- [Work required] Your task is to reproduce the material exactly.

- [Source material]
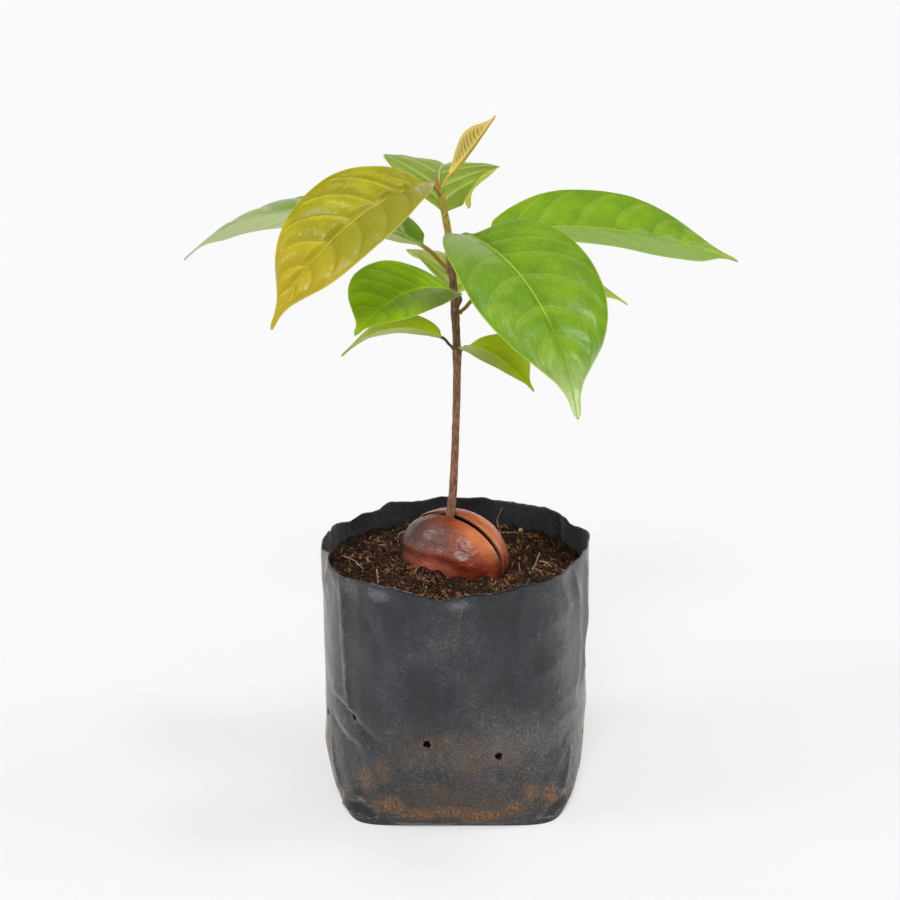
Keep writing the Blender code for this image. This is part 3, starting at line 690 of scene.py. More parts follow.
SOIL_INSET = 1.3
SOIL_TOP = 103.8
SOIL_MOUND, SOIL_MOUND_RADIUS = 2.6, 30.0
SOIL_LUMPS = 1.05
# Heaps against the nut's front: x, y, height, radius.
SOIL_HEAPS = [(-17, -7, 2.2, 10.5), (4, -17, 0.8, 9.5)]
SOIL_AROUND = 360
SOIL_TOP_ROWS = 80
# Crumbly relief of the top: how high, how wide, and its seed.
CRUMBLY = [(1.0, 6.5, 20), (0.8, 2.6, 21), (0.5, 1.3, 22)]


def soil_height(x, y):
    """The top of the soil: a shallow mound with uneven ground, heaped against the nut's front."""
    off = np.hypot(x - NUT_CENTRE[0], y - NUT_CENTRE[1])
    lumps = np.sin(0.31 * x + 1.3) * np.cos(0.27 * y - 0.4) + 0.6 * np.sin(0.53 * x - 0.47 * y)
    height = SOIL_TOP + SOIL_MOUND * np.exp(-((off / SOIL_MOUND_RADIUS) ** 2)) + SOIL_LUMPS * lumps
    for heap_x, heap_y, rise, radius in SOIL_HEAPS:
        height += rise * np.exp(-((x - heap_x) ** 2 + (y - heap_y) ** 2) / radius**2)
    return height


def under_nut(x, y):
    """The lowest height of the nut over a place, or a great height where it isn't over it."""
    axes = nut_axes()
    grown = NUT_HALF + [0.5, 2.2, 0.5]
    # the ellipsoid's own equation, solved for the lower crossing of the vertical through (x, y)
    base = np.stack([x - NUT_CENTRE[0], y - NUT_CENTRE[1], np.zeros_like(x)], axis=-1) @ axes / grown
    rise = axes[2] / grown
    a, b, c = rise @ rise, 2 * base @ rise, np.sum(base * base, axis=-1) - 1
    inside = b * b - 4 * a * c
    root = np.sqrt(np.maximum(inside, 0))
    return np.where(inside > 0, NUT_CENTRE[2] + (-b - root) / (2 * a), 1e3)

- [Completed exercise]
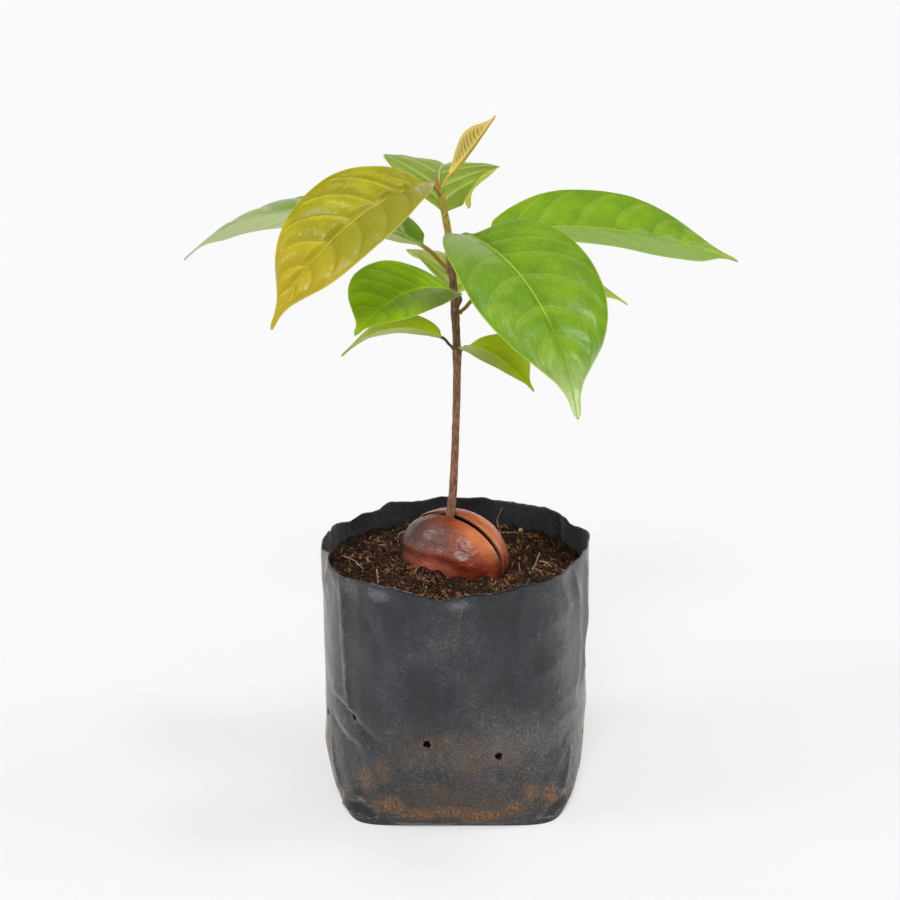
Keep writing the Blender code for this image. This is part 3, starting at line 690 of scene.py. More parts follow.
SOIL_INSET = 1.3
SOIL_TOP = 103.8
SOIL_MOUND, SOIL_MOUND_RADIUS = 2.6, 30.0
SOIL_LUMPS = 1.05
# Heaps against the nut's front: x, y, height, radius.
SOIL_HEAPS = [(-17, -7, 2.2, 10.5), (4, -17, 0.8, 9.5)]
SOIL_AROUND = 360
SOIL_TOP_ROWS = 80
# Crumbly relief of the top: how high, how wide, and its seed.
CRUMBLY = [(1.0, 6.5, 20), (0.8, 2.6, 21), (0.5, 1.3, 22)]


def soil_height(x, y):
    """The top of the soil: a shallow mound with uneven ground, heaped against the nut's front."""
    off = np.hypot(x - NUT_CENTRE[0], y - NUT_CENTRE[1])
    lumps = np.sin(0.31 * x + 1.3) * np.cos(0.27 * y - 0.4) + 0.6 * np.sin(0.53 * x - 0.47 * y)
    height = SOIL_TOP + SOIL_MOUND * np.exp(-((off / SOIL_MOUND_RADIUS) ** 2)) + SOIL_LUMPS * lumps
    for heap_x, heap_y, rise, radius in SOIL_HEAPS:
        height += rise * np.exp(-((x - heap_x) ** 2 + (y - heap_y) ** 2) / radius**2)
    return height


def under_nut(x, y):
    """The lowest height of the nut over a place, or a great height where it isn't over it."""
    axes = nut_axes()
    grown = NUT_HALF + [0.5, 2.2, 0.5]
    # the ellipsoid's own equation, solved for the lower crossing of the vertical through (x, y)
    base = np.stack([x - NUT_CENTRE[0], y - NUT_CENTRE[1], np.zeros_like(x)], axis=-1) @ axes / grown
    rise = axes[2] / grown
    a, b, c = rise @ rise, 2 * base @ rise, np.sum(base * base, axis=-1) - 1
    inside = b * b - 4 * a * c
    root = np.sqrt(np.maximum(inside, 0))
    return np.where(inside > 0, NUT_CENTRE[2] + (-b - root) / (2 * a), 1e3)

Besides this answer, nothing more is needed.